Besides, Maxwell loves to open the innings and had been pretty vocal about it during the Sri Lankan series. “I really enjoy batting at the top of the order in T20 cricket,” he said. “I find it’s easier to get into the innings. When you’re in the middle-order, you have to be proactive the whole time. It seems like if you get out playing a big shot at that stage of the game, it all falls on your shoulders.”
When you have a player like Glenn Maxwell, you need to know how to use him. He’s a genuine freak, and the ideal way to maximise his value is to let him do what he pleases. If that means pushing Warner or Finch to the middle-order, so be it; the ‘Big Show’, as he is popularly known, should be given more freedom to explode.
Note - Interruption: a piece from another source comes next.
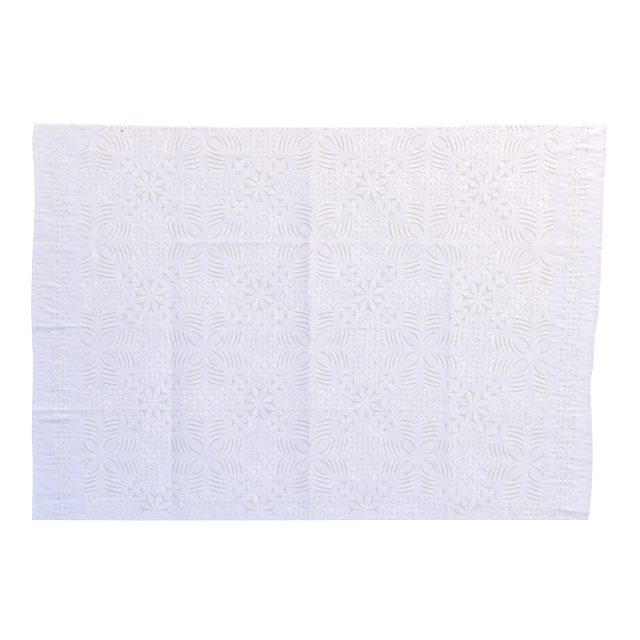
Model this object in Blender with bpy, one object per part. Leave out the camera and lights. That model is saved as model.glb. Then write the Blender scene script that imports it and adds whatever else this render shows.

Directing the newbies in the squad
Australia have quite a few fresh faces in their squad, and while that is good, it needs to be ensured they get enough freedom to express themselves on the field. The likes of Jason Behrendoff and Andrew Tye are fairly new to the set-up, and while Tim Paine is experienced, he is only just returning to the squad.
Using them in unfamiliar roles and discarding them after a few games serves little purpose. If they trust players enough to bring them into the playing XI, they should also be open minded enough to trust them with responsibilities. Behrendoff, who was asked to open the bowling, should continue doing that in the next two games as well, especially since the left-arm seamer is adept at this role in domestic cricket.
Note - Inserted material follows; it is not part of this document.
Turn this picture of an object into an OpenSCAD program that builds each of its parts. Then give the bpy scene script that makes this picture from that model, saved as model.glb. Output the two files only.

Tye, on the other hand, could be a potent weapon at the fag end of the innings where his immaculate yorkers, which earned him a hat-trick in IPL 2017, could come in handy. Dan Christian, who relies on cutters and a variety of slower deliveries, can partner Tye at the death.
Tim Paine, meanwhile, should ideally slot in within the top 4, and there is enough room to accommodate him there. It’s outrageous that Australia initially left out Marcus Stoinis from the T20I squad, but Steve Smith’s injury means the all-rounder is back, and he ought to be a certain starter when they walk out for the second T20I.